Humenné, Eslovaquia, 1946

Tal como na vida, encontramos na obra fotográfica de Yuri Dojc aquelas contradições elementares que perseveram no âmago de todo ser sem que possamos dar-lhes síntese ou solução. Pois, com efeito, desfilam nas suas fotografias  o desejo e a morte, a criação e a destruição, o tempo histórico e o tempo do sonho, todos como parte de um olhar que nos permite vislumbrar o significado inefável da beleza e da dor.

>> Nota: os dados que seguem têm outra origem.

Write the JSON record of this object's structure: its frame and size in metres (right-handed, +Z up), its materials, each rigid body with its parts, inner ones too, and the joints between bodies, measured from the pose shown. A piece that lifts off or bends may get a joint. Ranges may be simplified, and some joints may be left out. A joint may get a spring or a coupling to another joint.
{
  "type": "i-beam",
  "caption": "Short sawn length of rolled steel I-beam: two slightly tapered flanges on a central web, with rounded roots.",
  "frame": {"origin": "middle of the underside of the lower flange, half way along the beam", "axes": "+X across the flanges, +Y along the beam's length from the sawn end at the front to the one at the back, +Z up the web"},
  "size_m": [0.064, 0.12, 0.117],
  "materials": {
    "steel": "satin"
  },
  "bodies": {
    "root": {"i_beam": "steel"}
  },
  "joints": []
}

Nascido na antiga Tchecoslováquia, Dojc emigrou para o Canadá em 1968, quando os tanques soviéticos tomaram as ruas de seu país natal. Em sua nova pátria, o fotógrafo deu início a uma bem sucedida carreira na fotografia comercial conjugada ao exercício da fotografia artística. Jamais limitada a uma só temática, a prática fotográfica de Dojc varia entre momentos de humor e da mais séria introspecção. Assim, em uma de suas séries, American Dreams,  o artista se utiliza de souvenirs, muita vezes recorrendo a colagens, para jogar com o imaginário cultural dos E.U.A, combinando em fotos surreais ícones da cultura pop, símbolos nacionais e brinquedos unidos em cenários vibrantes e surpreendentes .  Por outro lado, em contraste às intensas cores e às composições inusuais dos American Dreams, nos nus femininos fotografados por Dojc predominam o preto e o branco, essenciais à insinuação do elemento erótico  a partir das sombras e sugestões, daquilo que elas previnem e ocultam ao olhar, conferindo aos corpos e rostos femininos antes a cristalização de momentos que alternam entre algo de liberdade, serenidade e distração em contraponto a uma certa densidade meditativa e uma melancolia pungente

Ao lado dessas incursões pelos reinos do sonho e do desejo, caracteriza também o trabalho de Dojc uma observação sensível do passado, particularmente do passado daqueles a quem  o direito à vida e à humanidade foram negados. Isso faz-se presente em diversos momentos, como naquelas fotos em que o artista toma por tema as ossadas das vítimas do genocídio de Ruanda; ou ainda no projeto North is Freedom, no qual Dojc retrata descendentes canadenses de escravos que fugiram dos cativeiros das fazendas do sul dos E.U.A rumo ao norte em busca da liberdade. Mas é em seu principal e mais longo projeto, Last Folio, que  o olhar de Dojc se volta com mais ênfase aos apelos do passado. Neste projeto iniciado em 1997, o fotógrafo, junto da documentarista Katya Krausova, retorna à agora independente Eslováquia para retratar vítimas da Shoah que sobreviveram a Auschwitz. Nesta jornada que é também pessoal, visto que é filho de judeus, Dojc acaba por recompor parte do passado da comunidade judaica da Eslováquia, uma vez que seu itinerário fotográfico, além dos retratos dos sobreviventes, envolve também os testemunhos mudos das sinagogas em ruínas invadidas pelas vegetação; as salas de aula abandonadas que aguardam o retorno daqueles alunos e mestres que se foram dali para sempre; os rolos da Torá que esperam ainda as mãos zelosas dos sábios que possam abri-las e decifrá-las; as lombadas de livros que abrigam palavras que jamais voltarão a ser pronunciadas e que correm o risco de desvanecer no ar sob o peso do mais leve dos toques.

Ao fotografar esses objetos que parecem cumprir o curso do seu desaparecimento, Dojc os retira da matéria indiferenciada do passado e os reintegra como parte da História, pois a História apenas se constitui quando olhada. Essas fotografias, assim, atestam não só a existência daquilo que nelas é visível, mas principalmente das presenças que lhe são lacunares, de um mundo palpitante de vozes e rostos  que, por força do ódio e da consumação da barbárie, foi de súbito lançado ao esquecimento. Através delas, conhece-se simultaneamente o passado e o futuro, o que antecede e o que decorre de um momento peremptório de horror. Mas ainda sim, essa tristeza que borra a totalidade do tempo como testemunha dos atos sem remissão equilibra-se com uma beleza frágil que ameaça despontar enquanto uma emanação desses objetos que clamam pelo ardor daquelas existências desconhecidas e interrompidas que neles resistem ao olvido e protestam em favor da veemência da vida.